2. The petition for declaratory order is denied.
3. This decision is effective on its service date.
By the Board, Chairman Elliott, Vice Chairman Miller, and Commissioner Begeman.
 The digest constitutes no part of the decision of the Board but has been prepared for the convenience of the reader. It may not be cited to or relied upon as precedent. Policy Statement on Plain Language Digests in Decisions, EP 696 (STB served Sept. 2, 2010).
 NSR filed a response in opposition to CLC’s motion on July 12, 2016, citing 49 C.F.R. § 1104.13(c), pursuant to which a reply to a reply is not permitted.

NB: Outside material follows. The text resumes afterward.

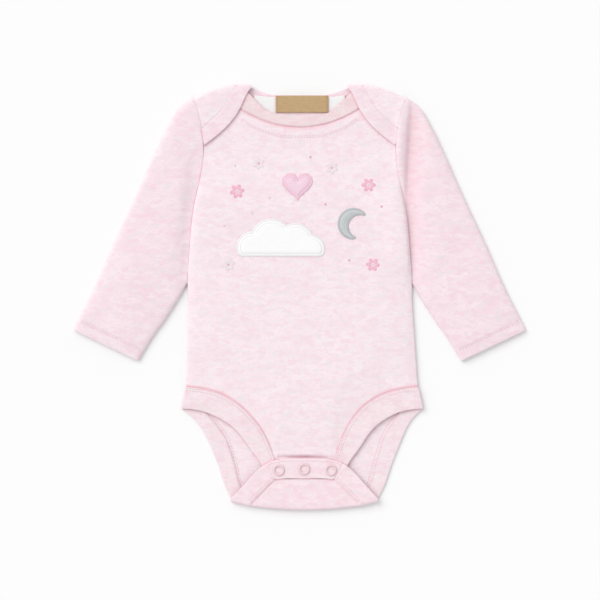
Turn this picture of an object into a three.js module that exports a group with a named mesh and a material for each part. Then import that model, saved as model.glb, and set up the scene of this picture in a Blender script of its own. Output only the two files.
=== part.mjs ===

However, in the interest of a more complete record, we will grant CLC’s request and will accept its July 6, 2016 reply into the record.
 CLC has and maintains no location or facility to receive, handle, and unload rail cars containing asphalt. (CLC Pet. 2.) Instead, CLC, through an affiliate, has a contractual relationship with another company, which receives and unloads the rail cars at its terminal in Elizabeth, N.J., on behalf of CLC. The petition is unclear whether that company is New York Terminals, LLC, or NY Terminals II, LLC d/b/a New York Terminals. (Id. at 2, V.S. Rose 2.) Those two companies jointly filed a comment in support of CLC’s petition on July 12, 2016.
 The litigation against CLC was commenced in 2015 in Case No. 2:15-CV-02548. (CLC Pet. 3.)
 Moreover, the federal courts have experience in handling cases brought by rail carriers for unpaid transportation service charges, such as demurrage fees, as the Interstate Commerce Act provides for rail carriers to bring such claims only by civil action in court. See 49 U.S.C. § 11705(a); Pejepscot Indus. Park, Inc., 215 F.3d at 199 (interpreting § 11705(a) as permitting civil actions by rail carriers to recover payment for services provided); Demurrage Liability, EP 707, slip op. at 2 (STB served May 7, 2012) (“Demurrage collection cases may only be brought in court . . .”).